The two smorgasbord tables in the middle of the immense room with a marble floor never emptied. Trays with all kinds of snacks and sandwiches were brought by the waitresses.

Outside, next to the entryway, was the bar attended by two young men with white guayaberas who asked what we wanted to drink or what we desired, including glasses for the beer.

How was there a capitalist form of existence inside Cuban territory, supposedly socialist and egalitarian?

Later the rueda de cubana dance was unleashed to the furor of the music of the Van Van hits and it reminded me how beaten up Cuba was.

I felt like leaving, I had nothing in common with the others there, nothing was familiar and known to me except my companion and the music; then I suggested that he invent an excuse and that we leave. That opulence and excess were inconceivable for what was proclaimed from the other side of the wall, although the reason was a fifteen-year-old’s party.

I asked the friend to get us out of there and take us to the nearest bus stop. He agreed after trying to persuade us, without success, and wanting to know the reason for our sudden departure.

Outside I felt relief, and I breathed comfortably. I commented on it with my fiancé, and he told me what little he knew of the mysterious family of his friend, whom he believed was from State Security or a bodyguard for someone important.

I met some people who lived in secret opulence supporting Castro-ism, which stayed in power with a public image as protector of the underdogs

How was that way of life kept in silence, how was it not criticized on television, and where did it come from and how was that luxury and excess that was not just a festive event paid for? How was there a capitalist form of existence inside Cuban territory, supposedly socialist and egalitarian?

Back then it was undercover; today we know how it is and that the behavior of the ruling leadership far from surprising us proves the existence of two social classes or poles that they themselves do not want to recognize as so disparate: The experts in training and subjugating so that the Cuban people do what they say and not what they do, and the people themselves.

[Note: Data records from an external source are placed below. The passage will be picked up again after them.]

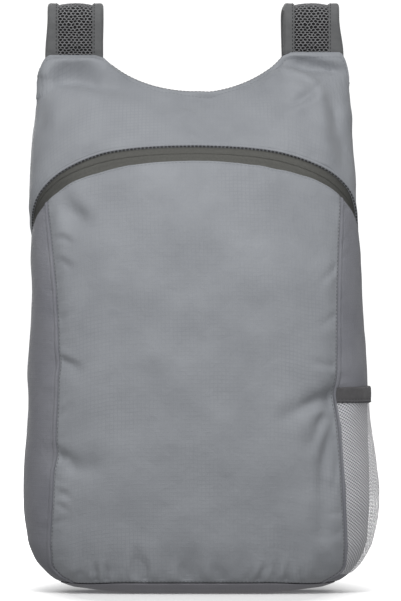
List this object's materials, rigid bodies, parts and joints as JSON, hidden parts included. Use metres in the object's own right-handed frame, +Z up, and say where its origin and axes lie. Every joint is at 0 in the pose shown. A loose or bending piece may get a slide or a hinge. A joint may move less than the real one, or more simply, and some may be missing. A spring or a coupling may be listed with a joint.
{
  "type": "packable backpack",
  "caption": "Lightweight day backpack in thin ripstop cloth with a curved zip, a net side pocket and air-mesh shoulder straps, standing on its flat base.",
  "frame": {"origin": "middle of the flat base, on the surface that the bag stands on", "axes": "+Z up along the bag's height, -Y out of the bag's front, +X to the right as seen from the front, where the net pocket is"},
  "size_m": [0.2776, 0.1635, 0.4613],
  "materials": {
    "ripstop_cloth": "silver-grey ripstop nylon, satin",
    "side_cloth": "grey ripstop nylon, satin",
    "base_cloth": "dark grey nylon, satin",
    "zip_tape": "woven polyester tape",
    "zip_coil": "nylon coil",
    "zip_slider": "painted zinc",
    "pocket_net": "fine warp-knit net",
    "pocket_binding": "dark elastic binding",
    "air_mesh": "padded spacer mesh",
    "strap_tape": "woven nylon binding tape",
    "webbing": "woven nylon webbing",
    "buckle": "moulded acetal"
  },
  "bodies": {
    "root": {"front_panel": "ripstop_cloth", "yoke_panel": "ripstop_cloth", "back_panel": "ripstop_cloth", "side_panel_left": "side_cloth", "side_panel_right": "side_cloth", "base_panel": "base_cloth", "zip_tape_upper": "zip_tape", "zip_tape_lower": "zip_tape", "zip_coil": "zip_coil", "zip_slider": "zip_slider", "mesh_pocket": "pocket_net", "pocket_binding": "pocket_binding", "strap_mesh_left": "air_mesh", "strap_binding_inner_left": "strap_tape", "strap_binding_outer_left": "strap_tape", "strap_end_left": "strap_tape", "strap_loop_left": "webbing", "ladder_lock_left": "buckle", "webbing_left": "webbing", "anchor_tab_left": "side_cloth", "strap_mesh_right": "air_mesh", "strap_binding_inner_right": "strap_tape", "strap_binding_outer_right": "strap_tape", "strap_end_right": "strap_tape", "strap_loop_right": "webbing", "ladder_lock_right": "buckle", "webbing_right": "webbing", "anchor_tab_right": "side_cloth"}
  },
  "joints": []
}
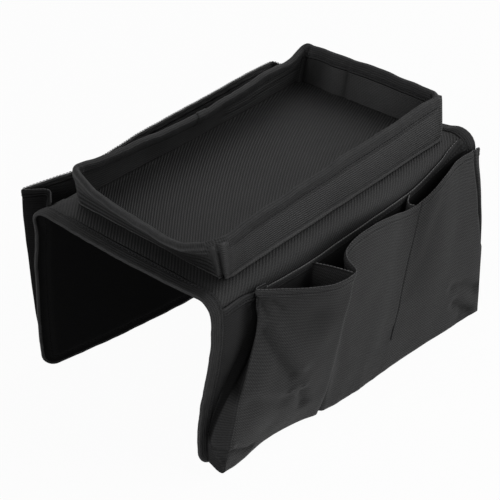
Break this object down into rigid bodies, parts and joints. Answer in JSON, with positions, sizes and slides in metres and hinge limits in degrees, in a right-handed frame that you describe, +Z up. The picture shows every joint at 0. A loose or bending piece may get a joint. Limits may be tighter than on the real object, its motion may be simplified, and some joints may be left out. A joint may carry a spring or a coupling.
{
  "type": "sofa armrest organizer",
  "caption": "Black fabric caddy that saddles a sofa armrest, with a shallow rimmed tray on top and a pocketed, board-stiffened flap hanging on each side.",
  "frame": {"origin": "middle of the saddle's flat underside, the face that rests on the armrest", "axes": "+Z up, +Y along the armrest towards its rear end, +X towards the flap with three pockets"},
  "size_m": [0.2596, 0.3218, 0.2103],
  "materials": {
    "oxford": "matt black coarse oxford weave",
    "lining": "matt black smooth non-woven lining",
    "binding": "matt black ribbed binding tape",
    "stiffener": "plain grey polypropylene sheet, hidden in the fabric"
  },
  "bodies": {
    "saddle": {"top_cover": "oxford", "top_board": "stiffener", "top_lining": "lining", "top_binding_front": "binding", "top_binding_rear": "binding", "tray_floor_board": "stiffener", "tray_floor_cover": "oxford", "tray_base_piping": "binding", "tray_rim_binding": "binding", "tray_front_wall": "oxford", "tray_right_wall": "oxford", "tray_rear_wall": "oxford", "tray_left_wall": "oxford", "tray_front_wall_board": "stiffener", "tray_right_wall_board": "stiffener", "tray_rear_wall_board": "stiffener", "tray_left_wall_board": "stiffener", "tray_corner_seam_front_left": "oxford", "tray_corner_seam_front_right": "oxford", "tray_corner_seam_rear_right": "oxford", "tray_corner_seam_rear_left": "oxford", "right_fold_cover": "oxford", "right_fold_lining": "lining", "right_fold_binding_front": "binding", "right_fold_binding_rear": "binding", "left_fold_cover": "oxford", "left_fold_lining": "lining", "left_fold_binding_front": "binding", "left_fold_binding_rear": "binding"},
    "right_flap": {"right_flap_cover": "oxford", "right_flap_board": "stiffener", "right_flap_lining": "lining", "right_flap_binding": "binding", "right_pocket_backing": "oxford", "right_pocket_front": "oxford", "right_pocket_gusset_front": "oxford", "right_pocket_gusset_rear": "oxford", "right_pocket_divider_front": "oxford", "right_pocket_divider_rear": "oxford", "right_pocket_base": "oxford"},
    "left_flap": {"left_flap_cover": "oxford", "left_flap_board": "stiffener", "left_flap_lining": "lining", "left_flap_binding": "binding", "left_pocket_front": "oxford", "left_pocket_gusset_front": "oxford", "left_pocket_gusset_rear": "oxford", "left_pocket_base": "oxford"}
  },
  "joints": [
    {"name": "right_flap_hinge", "type": "hinge", "parent": "saddle", "child": "right_flap", "pos_m": [0.093, 0, 0.0016], "axis": [0, -1, 0], "range_deg": [-28, 90], "deforming": ["right_fold_cover", "right_fold_lining", "right_fold_binding_front", "right_fold_binding_rear"]},
    {"name": "left_flap_hinge", "type": "hinge", "parent": "saddle", "child": "left_flap", "pos_m": [-0.093, 0, 0.0016], "axis": [0, 1, 0], "range_deg": [-28, 90], "deforming": ["left_fold_cover", "left_fold_lining", "left_fold_binding_front", "left_fold_binding_rear"]}
  ]
}
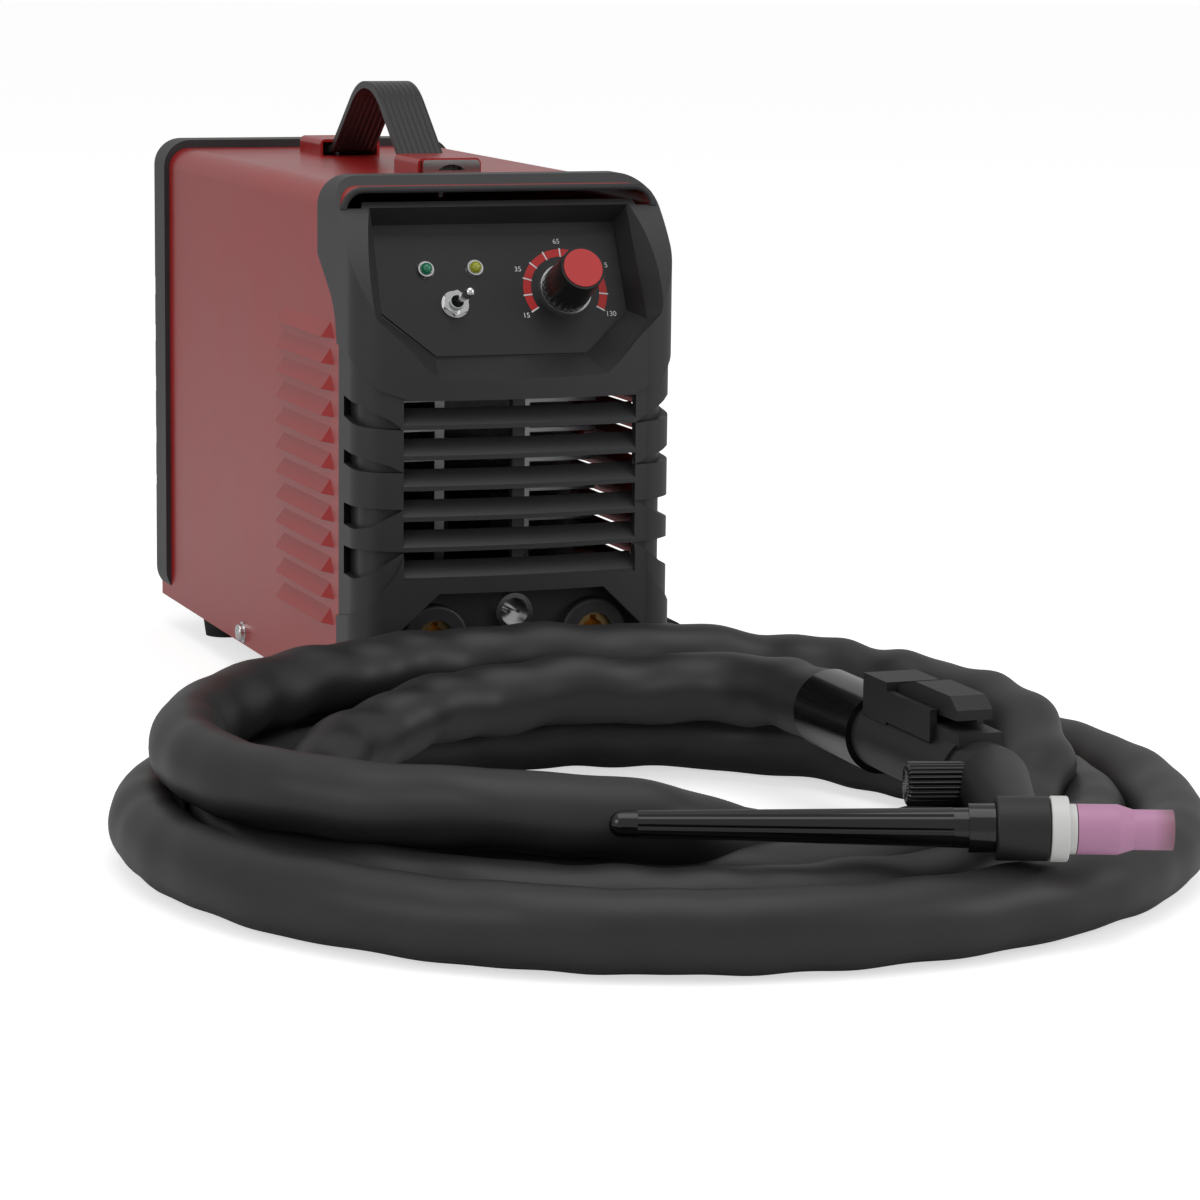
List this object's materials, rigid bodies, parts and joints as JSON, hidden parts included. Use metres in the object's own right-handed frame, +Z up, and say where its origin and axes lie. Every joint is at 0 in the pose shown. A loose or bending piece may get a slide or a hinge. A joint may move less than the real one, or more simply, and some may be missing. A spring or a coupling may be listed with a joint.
{
  "type": "tig welder",
  "caption": "Portable inverter TIG welder: louvred steel case with plastic ends, leaning control panel, grille and strap, with a valve torch on a coiled hose.",
  "frame": {"origin": "centre of the four feet, on the floor", "axes": "+Z up, -Y out of the control panel, +X to the right of someone facing the panel"},
  "size_m": [0.3906, 0.726, 0.2525],
  "materials": {
    "red_paint": "gloss",
    "black_satin": "satin",
    "steel": "satin",
    "rubber_black": "matte",
    "chrome": "polished",
    "label_black": "satin",
    "knob_black": "satin",
    "cap_red": "matte",
    "lamp_green": "gloss",
    "lamp_yellow": "gloss",
    "strap_black": "satin",
    "board_green": "satin",
    "aluminium": "satin",
    "ferrite": "matte",
    "copper_wire": "gloss",
    "brass": "satin",
    "device_black": "matte",
    "fan_black": "satin",
    "rocker_red": "gloss",
    "torch_black": "matte",
    "gloss_black": "gloss",
    "insulator_white": "satin",
    "ceramic_pink": "satin",
    "copper": "satin",
    "tungsten": "satin",
    "hose_black": "satin"
  },
  "bodies": {
    "machine": {"cover": "red_paint", "base_tray": "steel", "feet": "rubber_black", "foot_screws": "chrome", "cover_screws": "chrome", "front_moulding": "black_satin", "rear_moulding": "black_satin", "control_plate": "label_black", "knob_nut": "chrome", "potentiometer": "steel", "toggle_body": "steel", "toggle_nut": "chrome", "indicator_bezels": "chrome", "power_indicator": "lamp_green", "overheat_indicator": "lamp_yellow", "control_board": "board_green", "power_socket_bodies": "black_satin", "power_socket_contacts": "brass", "control_socket": "chrome", "busbars": "copper", "strap_handle": "strap_black", "strap_end_caps": "chrome", "strap_screws": "chrome", "main_board": "board_green", "board_standoffs": "brass", "heatsinks": "aluminium", "power_transistors": "device_black", "rectifiers": "device_black", "transformer_core": "ferrite", "transformer_windings": "copper_wire", "choke_core": "ferrite", "choke_windings": "copper_wire", "capacitors": "device_black", "fan_frame": "fan_black", "fan_guard": "chrome", "mains_switch_body": "black_satin", "mains_gland": "black_satin", "torch_handle": "torch_black", "handle_cuff": "gloss_black", "trigger_housing": "torch_black", "torch_head": "torch_black", "heat_shield": "insulator_white", "collet_body": "copper", "electrode": "tungsten", "hose_coil": "hose_black", "hose_tail": "hose_black", "plug_boot": "rubber_black", "plug_contact": "brass"},
    "current_dial": {"current_knob": "knob_black", "knob_cap": "cap_red", "knob_shaft": "aluminium"},
    "mode_lever": {"toggle_lever": "chrome"},
    "fan": {"fan_rotor": "fan_black"},
    "mains_rocker_body": {"mains_rocker": "rocker_red"},
    "trigger": {"trigger_lever": "torch_black"},
    "gas_valve": {"valve_knob": "gloss_black"},
    "back_cap_body": {"back_cap": "gloss_black"},
    "nozzle_body": {"nozzle": "ceramic_pink"}
  },
  "joints": [
    {"name": "current_dial_turn", "type": "hinge", "parent": "machine", "child": "current_dial", "pos_m": [0.0264, -0.1452, 0.17653], "axis": [0, -0.891, 0.454], "range_deg": [-139, 102.5]},
    {"name": "mode_lever_tip", "type": "hinge", "parent": "machine", "child": "mode_lever", "pos_m": [-0.0202, -0.14934, 0.17281], "axis": [0, 0.454, 0.891], "range_deg": [-22, 0]},
    {"name": "fan_spin", "type": "hinge", "parent": "machine", "child": "fan", "pos_m": [0, 0.132, 0.128], "axis": [0, 1, 0], "continuous": true},
    {"name": "mains_rocker_tip", "type": "hinge", "parent": "machine", "child": "mains_rocker_body", "pos_m": [-0.036, 0.143, 0.05], "axis": [1, 0, 0], "range_deg": [-20, 0]},
    {"name": "trigger_press", "type": "hinge", "parent": "machine", "child": "trigger", "pos_m": [0.065, -0.4035, 0.059], "axis": [1, 0, 0], "range_deg": [0, 4], "stiffness_Nm_per_rad": 0.5, "springref_deg": -11.46},
    {"name": "gas_valve_turn", "type": "hinge", "parent": "machine", "child": "gas_valve", "pos_m": [0.065, -0.4645, 0.04], "axis": [-0.9648, 0.2629, 0], "range_deg": [0, 360]},
    {"name": "back_cap_turn", "type": "hinge", "parent": "machine", "child": "back_cap_body", "pos_m": [0.046, -0.526, 0.039], "axis": [-0.9382, 0.3461, 0], "range_deg": [0, 360]},
    {"name": "nozzle_turn", "type": "hinge", "parent": "machine", "child": "nozzle_body", "pos_m": [0.046, -0.526, 0.039], "axis": [0.9382, -0.3461, 0], "range_deg": [0, 360]}
  ]
}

We have learned about the excess expenses for recreation and tourism of one of Fidel’s sons and the carryings-on of Raul’s grandson/bodyguard.

The international press and Cuban dissidence have unveiled those two faces of those who for almost six decades have had control and power on the largest of the Antilles.

It is true, looks deceive!

I met some people who lived in secret opulence supporting Castro-ism, which stayed in power with a public image as protector of the underdogs. It’s not that I don’t like the good life but that condition is given in Cuba only to those who speak of equality without practicing it.

Opulence and abundance should belong to those who earn it, inherit it or work for it, not to those who steal it. Submission is not dignified, even less for so long a time. Let’s hope that once and for all the Cuban people open their eyes and reclaim the rights that have been denied them.